Scripts that build objects:
— start —
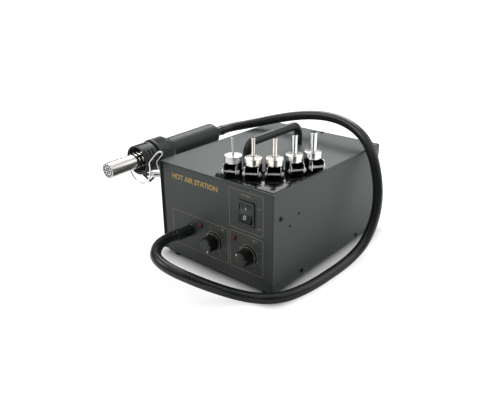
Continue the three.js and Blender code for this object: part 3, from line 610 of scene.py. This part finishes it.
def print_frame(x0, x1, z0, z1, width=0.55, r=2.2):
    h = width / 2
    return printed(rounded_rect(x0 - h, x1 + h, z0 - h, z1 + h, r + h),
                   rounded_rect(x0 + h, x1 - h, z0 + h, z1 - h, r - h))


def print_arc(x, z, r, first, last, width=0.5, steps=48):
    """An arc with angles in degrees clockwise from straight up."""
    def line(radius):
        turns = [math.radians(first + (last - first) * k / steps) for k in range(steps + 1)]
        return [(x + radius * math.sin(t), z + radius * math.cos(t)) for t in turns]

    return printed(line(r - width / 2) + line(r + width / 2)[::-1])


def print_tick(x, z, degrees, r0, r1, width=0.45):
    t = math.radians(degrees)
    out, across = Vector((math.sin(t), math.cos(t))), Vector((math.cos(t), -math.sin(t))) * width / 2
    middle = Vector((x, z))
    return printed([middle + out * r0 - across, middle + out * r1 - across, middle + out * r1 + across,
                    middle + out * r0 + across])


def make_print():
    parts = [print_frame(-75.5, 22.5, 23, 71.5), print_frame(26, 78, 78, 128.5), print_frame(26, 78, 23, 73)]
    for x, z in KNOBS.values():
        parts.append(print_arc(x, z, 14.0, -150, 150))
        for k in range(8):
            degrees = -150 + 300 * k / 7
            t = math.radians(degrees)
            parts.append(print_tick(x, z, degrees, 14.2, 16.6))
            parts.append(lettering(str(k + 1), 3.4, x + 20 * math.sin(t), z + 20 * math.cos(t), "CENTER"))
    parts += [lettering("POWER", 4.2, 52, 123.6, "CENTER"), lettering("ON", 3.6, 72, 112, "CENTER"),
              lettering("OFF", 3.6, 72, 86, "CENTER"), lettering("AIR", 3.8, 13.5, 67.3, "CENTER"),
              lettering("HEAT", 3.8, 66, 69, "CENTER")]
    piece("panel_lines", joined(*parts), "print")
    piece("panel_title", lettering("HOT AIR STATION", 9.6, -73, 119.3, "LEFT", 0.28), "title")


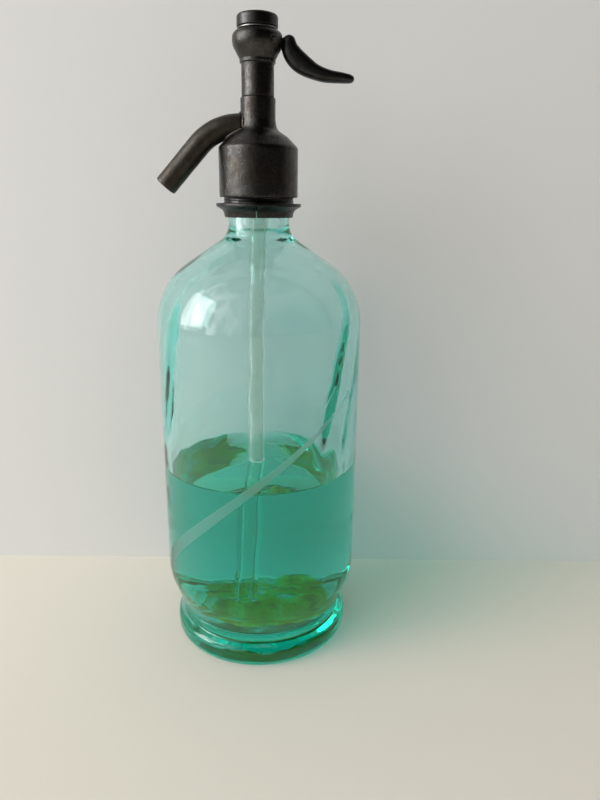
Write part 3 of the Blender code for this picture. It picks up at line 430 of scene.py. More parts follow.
— end —
Emit, unaltered, the lines from the top of the listing down through the line that holds "rounded_rect(x0 + h, x1"; emit nothing else.

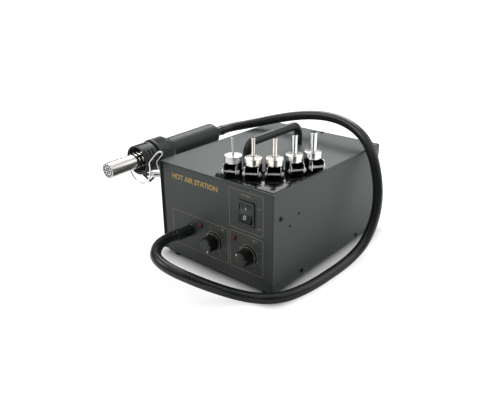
Continue the three.js and Blender code for this object: part 3, from line 610 of scene.py. This part finishes it.
def print_frame(x0, x1, z0, z1, width=0.55, r=2.2):
    h = width / 2
    return printed(rounded_rect(x0 - h, x1 + h, z0 - h, z1 + h, r + h),
                   rounded_rect(x0 + h, x1 - h, z0 + h, z1 - h, r - h))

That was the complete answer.